I had big adventuring plans for today, but here I am, still in bed late in the afternoon because I woke up feverish and feeling like I had a ball of razor wire stuck in my throat. No doubt the culprit is all the toxic smoke I inhaled yesterday while taking photos in a gorgeous old cemetery. What kind of moron wanders around a cemetery while they’re burning huge piles of poisonous trash? In my defense, a thunderstorm was rolling in and the sky was ridiculously atmospheric. Well, I never claimed to be smart. But look at these gorgeous photos:
But back to my current predicament.
Did I mention the power has gone out so I’m lying here in the 90 degree heat without so much as a fan? I wonder how long it generally takes a human being to sweat to death. If I’m still alive when the power comes back on, I’ll Google it.

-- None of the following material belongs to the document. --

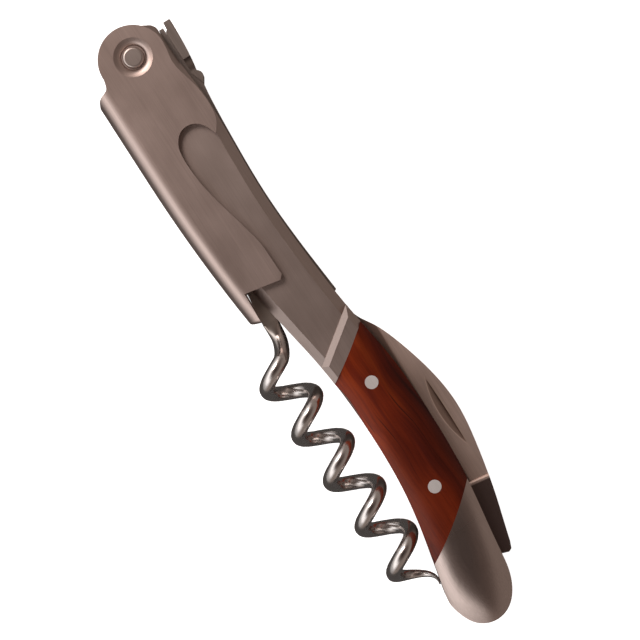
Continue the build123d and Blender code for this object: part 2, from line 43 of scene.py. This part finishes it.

I muster up the energy to check my trusty Lonely Planet for the location of the nearest reputable medical facility. It appears to be about a 45 minute tuktuk ride away. Through madhouse Colombo traffic in the sweltering heat. That sounds even less appealing than death, so I don’t bother to get up.
Learn From My Mistakes
Here’s how you can be a little smarter on your travels than I generally am:
- If you’re traveling to a place with a known air quality problem, bring a scarf or bandanna to cover your mouth and nose when necessary. Even if, for some reason, you don’t like poking around old cemeteries.
- Have a well-stocked first aid kit, especially if you’re traveling alone and you don’t have anyone to go and fetch you supplies. I’d kill for a few throat lozenges right now. From now on I’m just going to assume I’ll be getting the plague at every destination and pack accordingly.
- Yes, that lovely Airbnb apartment in a leafy suburb looks very appealing, but how far will you be from the nearest medical services in a worst case scenario? This may not be a huge concern in the developed world, but if you’re traveling off the beaten path, you could find yourself a long way from adequate medical facilities.
- Keep some flexibility in your schedule in case illness does strike and cause you to have to rearrange some plans. Out of 8 days in Colombo, I have two that I purposely left wide open. This would have been more than sufficient if I had only been sick for two days. As it turns out, I’m sick for the rest of my time in Colombo and I end up missing nearly everything on my list. Including the once-a-year Vesak Poya celebrations. I’m still a little bitter about that, to be honest.
- Know the generic names for any kinds of prescription medicine you think you might need on the road, but keep in mind that you might not be able to get what you’re used to at home. I desperately want some NyQuil to knock myself out and stop my persistent cough, but discover it was outlawed in Sri Lanka several years ago. I end up dragging myself to a pharmacy and explaining my miserable condition to the pharmacist, who gives me a packet of pills wrapped in white notebook paper with a few handwritten words of instruction. I don’t realize until later that it’s nothing but generic Claritin. Pharmacies are plentiful and very inexpensive here, but you need to know what you’re looking for.
- Last, and most importantly: don’t be as stubborn as I am. Seek real medical treatment when you need it. Preferably before you find yourself coughing up blood in an Airbnb and deciding you should just pack up your belongings to make it easier for the homeowner when you die. (Spoiler alert: I survived, barely. But I was sick for nearly two weeks and it really put a damper on the first part of my trip. Don’t let that happen to you!)